A.3: Contact to hongc2
Q.4: Previously, I ran Divine on a patient sample dataset which took so long. Now, I want to prioritize genes with a different setting (e.g., filtering condition or a different option in divine.py
) and I am sure that I didn't update Divine/GCN database. How can I make the repeat analysis faster?
A.4: Unless Divine database is changed, or purchase HGMD license newly, or divine.vcf created previously is truncated, you can reuse the previous annotated VCF file using --reuse
. If you want to compare a new result with the previous one, try
$ $DIVINE/gcn/bin/prioritize/divine.py -q dir_to_the_hpo/P0005.hpo \
-v dir_to_the_vcf/P0005.vcf --reuse -d rev -o dir_to_the_output/P0005
Q.5: For the same input and configuration, will Divine generate the same output?
A.5: Yes, Divine is deterministic. There is no randomness in the analysis. Also, Divine generates all log files so that you can audit/trace the previous experimental results and database maintenance at any time.
Q.6: I think database or annotation Divine provides is outdated. I would like to keep all the latest database so that I can improve my diagnosis result at best.
A.6: Divine uses Varant as an annotation framework. We will frequently update the database. Each resource package will be archived. Furthermore, we plan to provide a stream pipeline to update annotation database.
Q.7: I know Divine is designed for germline or constitutional disease samples. Can I use Divine for somatic mutation (cancer sample) analysis?
A.7: COSMIC annotation is available. Later, more feature will be available.
Q.8: I have a patient dataset but I concern if Divine collects the patient dataset without my permission and send it somewhere.
A.8: This standalone package never collects any user information or input dataset the user works. But, we need your feedback and bug report!
Q.9: Does Divine support analysis for trio samples (e.g., proband, mother, and father)?
A.9: Yes, if VCF file contains multiple samples, then trio analysis can be done in divine.xls
. The next release of Divine will provide more systematic trio analysis. A demo family sample is available at $DIVINE/gcn/bin/prioritize/examples
.
Q.10: I don't have a Linux computer. Can Divine run on MacOS or Windows?
A.10: Not now but we are currently working on the compatibility issue.
Q.11: What is the memory requirement?
A.11: In Varant annotation step, memory usage peaks around 1.5GB.

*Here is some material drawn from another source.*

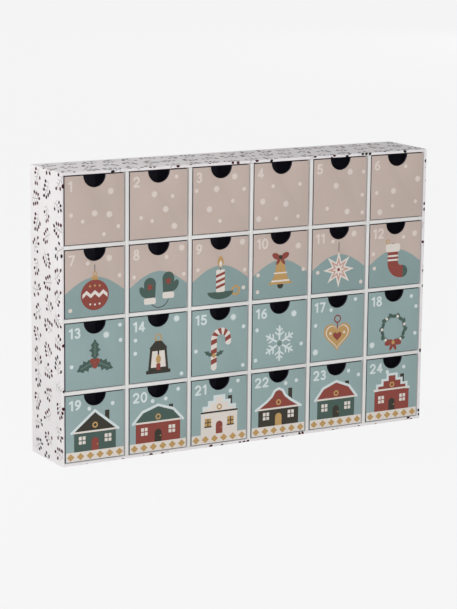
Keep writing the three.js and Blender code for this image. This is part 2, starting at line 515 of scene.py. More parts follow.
# %% Unroll the case's paper
WIDTH = case_high.x - case_low.x
HEIGHT = case_high.z - case_low.z
WALL_START = (0, HEIGHT, HEIGHT + WIDTH, 2 * HEIGHT + WIDTH)


def gaps_to_walls(point):
    """How far a point lies inside the left, top, right and bottom faces of the case."""
    return (point.x - case_low.x, case_high.z - point.z, case_high.x - point.x, point.z - case_low.z)


def unrolled(point, wall, behind_edge):
    """The gap to the wall before says how far along its own wall a point is."""
    gaps = gaps_to_walls(point)
    from_front = point.y - FRONT
    if behind_edge:
        down = from_front + gaps[wall]
    elif gaps[wall] > CASE_WALL / 2:
        down = -gaps[wall] - from_front
    else:
        down = from_front - gaps[wall]
    return (WALL_START[wall] + gaps[wall - 1], down)


def unroll_case(case):
    layer = case.data.uv_layers[0]
    layer.name = "unrolled"
    for face in case.data.polygons:
        gaps = gaps_to_walls(face.center)
        wall = gaps.index(min(gaps))
        for loop in face.loop_indices:
            point = case.data.vertices[case.data.loops[loop].vertex_index].co
            layer.data[loop].uv = unrolled(point, wall, face.normal.y > FACING)


unroll_case(case_cover)
dress(case_cover, sprig_cover)
smooth(case_cover)
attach(case_cover, "case")
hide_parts("case_sleeve")
dress(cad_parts["back_board"], back_paper)
print("the paper is", 2 * (WIDTH + HEIGHT) / MM, "mm long")

# %% [markdown]
# ## The grid
# Uprights and shelves are boards that slot half into each other. A plane is cut along the slots' edges, the
# slots are deleted, and the rest is extruded to the board's thickness. The same steps make both, because
# only the direction of the slots differs. The edges are rounded a little, since paper covers them too.

# %% The grid
LAP_DEPTH = 28 * MM
LAP_CLEARANCE = 0.2 * MM
BOARD_ROUND = 0.35 * MM
FLAT_ANGLE = math.radians(1)
X, Y, Z = 0, 1, 2


def lay_board(node, along):
    """A plane on one broad face of a board that runs along X or Z."""
    low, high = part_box(node)
    middle = (low + high) / 2
    thin = X + Z - along
    middle[thin] = low[thin]
    lean = math.radians(90) if along == Z else 0
    bpy.ops.mesh.primitive_plane_add(size=1, location=middle, rotation=(0, lean, 0))
    board = bpy.context.object
    board.name = f"grid_{node}"
    board.scale = (high[along] - low[along], high.y - low.y, 1)
    settle()
    return board


def cut_at(axis, place):
    normal = Vector((0, 0, 0))
    normal[axis] = 1
    bpy.ops.mesh.select_all(action="SELECT")
    bpy.ops.mesh.bisect(plane_co=normal * place, plane_no=normal)


def cut_slots(board, along, crossing):
    """Slots an upright from behind and a shelf from the front, with room for the other board."""
    slot_floor = FRONT + LAP_DEPTH if along == Z else FRONT + LAP_DEPTH + LAP_CLEARANCE
    boxes = [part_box(node) for node in crossing]
    slots = [(low[along] - LAP_CLEARANCE, high[along] + LAP_CLEARANCE) for low, high in boxes]
    cut_at(Y, slot_floor)
    for ends in slots:
        for end in ends:
            cut_at(along, end)

    def in_slot(face):
        centre = face.calc_center_median()
        is_behind = centre.y > slot_floor
        return is_behind == (along == Z) and any(start < centre[along] < end for start, end in slots)

    pick(board, "FACE", in_slot)
    bpy.ops.mesh.delete(type="FACE")


def thicken(node, along):
    low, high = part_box(node)
    thickness = high - low
    thickness[along] = thickness[Y] = 0
    bpy.ops.mesh.select_all(action="SELECT")
    bpy.ops.mesh.extrude_region_move(TRANSFORM_OT_translate={"value": thickness})
    bpy.ops.mesh.select_all(action="SELECT")
    bpy.ops.mesh.dissolve_limited(angle_limit=FLAT_ANGLE)


def model_board(node, along, crossing):
    board = lay_board(node, along)
    edit(board)
    cut_slots(board, along, crossing)
    thicken(node, along)
    close_up()
    round_edges(board, BOARD_ROUND)
    dress(board, board_paper)
    smooth(board)
    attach(board, "case")
    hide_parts(node)


upright_nodes = [f"upright_{i}" for i in range(1, COLUMNS)]
shelf_nodes = [f"shelf_{i}" for i in range(1, ROWS)]
for node in upright_nodes:
    model_board(node, Z, shelf_nodes)
for node in shelf_nodes:
    model_board(node, X, upright_nodes)
print("grid boards:", len(upright_nodes) + len(shelf_nodes))

# %% [markdown]
# ## The ground of the print
# All the drawer fronts share one printed picture ground: dusty pink above, and below it grey-green hills that
# are a little lighter in the two lower rows, with one scallop for each drawer. As the picture runs on from
# drawer to drawer, its pattern is worked out from the object coordinates of the whole calendar.

# %% The ground of the print
PINK = srgb(196, 179, 170)
FAR_TEAL = srgb(139, 160, 160)
NEAR_TEAL = srgb(148, 169, 169)
SCALLOP_RISE = 15 * MM
SCALLOP_BASE = face_low.z - PITCH_Z + 19 * MM
COLOUR_EDGE = 0.05 * MM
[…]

Q.12: My company wants to use Divine.
A.12: Divine is free for academic or research purpose. Contact to hongc2{at}ccf.org for commercial use.
Q.13: I follow this README file and help. My Divine run fails. Can you help me?
A.13: Four sample scripts with datasets in $DIVINE/gcn/bin/prioritize/examples
are available. Use the examples as a template. All three scripts should work if your installation were successful. If the problem is not resolved, send me a log file (e.g., divine_err.log
) by running,
$ your_divine_command 2>&1 | tee divine_err.log
Q.14: Can Divine detect a gene previously never known to be associated with a specific disease?
A.14: This is a challenging task, but it is essential. Currently, Divine uses gene ontology enrichment and also it uses a system biology approach (heat diffusion model) over STRING protein functional network.
GNU GENERAL PUBLIC LICENSE https://www.gnu.org/licenses/gpl-3.0.en.html
Not intended for direct clinical application. Divine suggests an order of genes to be inspected so that it can make molecular diagnosis efficient. The validation is the responsibility of the user. Neither Divine developer nor any software module integrated is responsible for clinical actions that may result from the use of this software. By using this tool, the user assumes all responsibility for any information that may be generated.